Alors même que leurs réservations sont presque toutes annulées en raison de la pandémie de coronavirus, une poignée d’hôteliers indépendants gardent leur établissement ouvert. Pourquoi ? Comment ? L’hôtel des Oliviers à Thionville et celui de la Canner évoquent leur quotidien.
«L’horizon est très sombre.» Chambres noires, vides et froides : l’hôtel Les Oliviers, enraciné dans l’hyper centre de Thionville, sonne creux. Jean-Philippe Metz, à la tête de ce charmant établissement de 26 chambres depuis 2011, s’efforce de rester ouvert. Il en a le droit, contrairement à une idée reçue : «Nous sommes autorisés à accueillir une clientèle d’affaires et, bien entendu, le personnel médical.»
Le droit mais aussi, de son point de vue, le devoir : « Ce n’est pas le moment de se débiner.» Une référence au profil de ses derniers clients, une poignée de spectres qui maintiennent en vie cet hôtel presque fantôme : « Nous hébergeons surtout des médecins de l’hôpital Bel-Air. Et, très ponctuellement, des agents qui interviennent à Cattenom. Le taux d’occupation ? Grand maximum, 20%.» 20 %, donc bien loin des standards habituels en cette période de l’année.
« Pour le moment, je survis »
« Les perspectives sont mauvaises. » La vue, depuis son agenda, donne sur un paysage désertique : « C’est bien simple, toutes les réservations jusqu’au mois de septembre ont été annulées. » Les tongs des touristes danois, allemands et hollandais ne battront pas le pavé thionvillois cet été : « Le tourisme représente 80% du chiffre d’affaires en période estivale. On doit faire une croix dessus », anticipe-t-il. Idem concernant les commerciaux, VRP et techniciens qui peuplent d’ordinaire son établissement.

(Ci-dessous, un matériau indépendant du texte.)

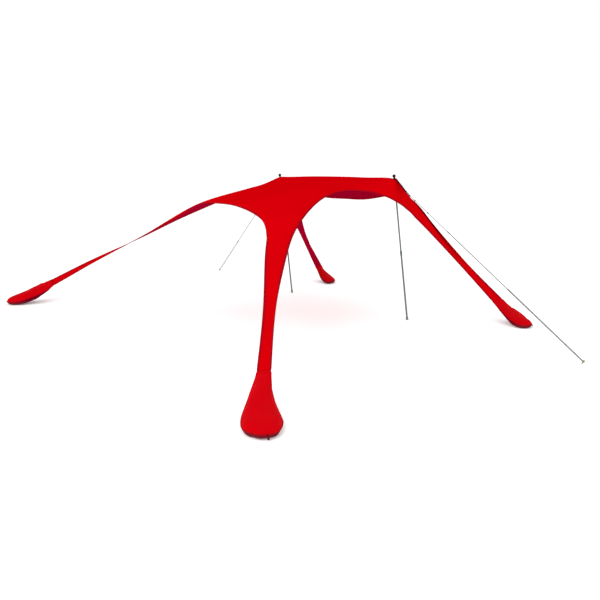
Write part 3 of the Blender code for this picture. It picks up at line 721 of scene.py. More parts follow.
def shifted(points, name, way):
    # hem points moved in one direction by the amounts of the plan
    return points + np.array(sheetPlan[name])[:, None] * way


def hemPoints():
    n, m = sheetPlan["square"], sheetPlan["arm"]
    rightFront, rightRear, rightSide = (np.array(sheetPlan[hem])
                                        for hem in ("frontHem", "rearHem", "sideHem"))
    leftFront = shifted(mirrored(rightFront), "leftFrontDrop", -upright)
    leftRear = shifted(mirrored(rightRear), "leftRearTuck", [0, -1, 0])
    sideHems = {"right": shifted(rightSide, "rightSideDrop", -upright),
                "left": shifted(mirrored(rightSide), "leftSideRise", upright)}
    front, _, _ = throughPoints(np.concatenate([leftFront[::-1], rightFront[1:]]))
    rear, _, _ = throughPoints(np.concatenate([leftRear[::-1], rightRear[1:]]))
    half = len(front) // 2
    rows = {"rightFront": even(front[half:], m), "leftFront": even(front[:half][::-1], m),
            "rightRear": even(rear[half:], m), "leftRear": even(rear[:half][::-1], m)}
    for side, points in sideHems.items():
        curve, t, s = throughPoints(points)
        corner = int(np.argmin(abs(t - s[sheetPlan["sideCorner"]])))
        rows[side + "ToFront"] = even(curve[:corner + 1][::-1], m)
        rows[side + "ToRear"] = even(curve[corner:], m)
    rows["rightRear"][0] = rows["leftRear"][0] = 0.5 * (rows["rightRear"][0] + rows["leftRear"][0])
    fixed = {}
    for r in range(m + 1):
        fixed[(-r, 0)] = rows["leftFront"][r]
        fixed[(0, -r)] = rows["rightFront"][r]
        fixed[(n, -r)] = rows["rightToFront"][r]
        fixed[(-r, n)] = rows["leftToFront"][r]
        fixed[(n + r, 0)] = rows["rightToRear"][r]
        fixed[(0, n + r)] = rows["leftToRear"][r]
        fixed[(n + r, n)] = rows["rightRear"][r]
        fixed[(n, n + r)] = rows["leftRear"][r]
    for j in range(1, n):
        f = j / n
        for first, last, key in (((0, -m), (n, -m), (j, -m)), ((-m, 0), (-m, n), (-m, j)),
                                 ((n + m, 0), (n + m, n), (n + m, j)), ((0, n + m), (n, n + m), (j, n + m))):
            fixed[key] = (1 - f) * fixed[first] + f * fixed[last]
    return fixed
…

Il lie son sort à celui de la restauration, secteur qui essuie les plâtres depuis le début du confinement : « Comment anticiper un retour de cette clientèle business avec des restaurants fermés ? » Jean-Philippe navigue sans perspective. En revanche, il a des certitudes : « Si la banque a bien gelé notre crédit, nous devons tout de même régler les factures courantes. Pour le moment, je survis grâce à mes subsides personnels. Mais pour combien de temps ? »
Contrairement à ses cinq employés, lui n’a pas le droit de percevoir de chômage partiel : « Je ne peux pas non plus bénéficier de la prime gouvernementale de 1 500 €. Elle est assujettie à une clause de résultat. Je suis juste au-dessus… »
« Ça ne suffira pas »
« Moi non plus ! Ni prime, ni chômage », embraye Jean-Marie Jaminet. Depuis 1998, il dirige avec son épouse l’hôtel de la Canner. Une affaire familiale, de 27 chambres, aux fondations solides : « Je suis d’un naturel prudent. Je vis sur mes économies. Ceux qui n’avaient pas de trésorerie au début de cette crise ne s’en remettront pas », prophétise-t-il. Lui devrait franchir cette étape, même dans la douleur. Son plus gros mois de l’année, celui à venir, appartient déjà au… passé : « De mai à juin, c’est la période des mariages, des gens qui réservent l’hôtel pour des célébrations familiales. Presque toutes les entreprises sont à l’arrêt, et donc les intervenants ponctuels qui séjournent chez nous ne sont plus là. »
Pour joindre les deux bouts, l’hôtelier a recentré son cœur d’activité sur la restauration. Snacking et autres plats du jour sont livrés aux locaux et, presque quotidiennement, à des salariés de l’entreprise voisine, Semin : « Une petite dizaine de plateaux-repas. Sur la durée, ça ne suffira pas. »
Il lance un appel au nom de la profession : « J’aimerais que le gouvernement fasse quelque chose pour nous autres, les indépendants. Comment allons-nous faire, si la crise se poursuit, pour payer les loyers par exemple ? » Une question, parmi tant d’autres, en suspens.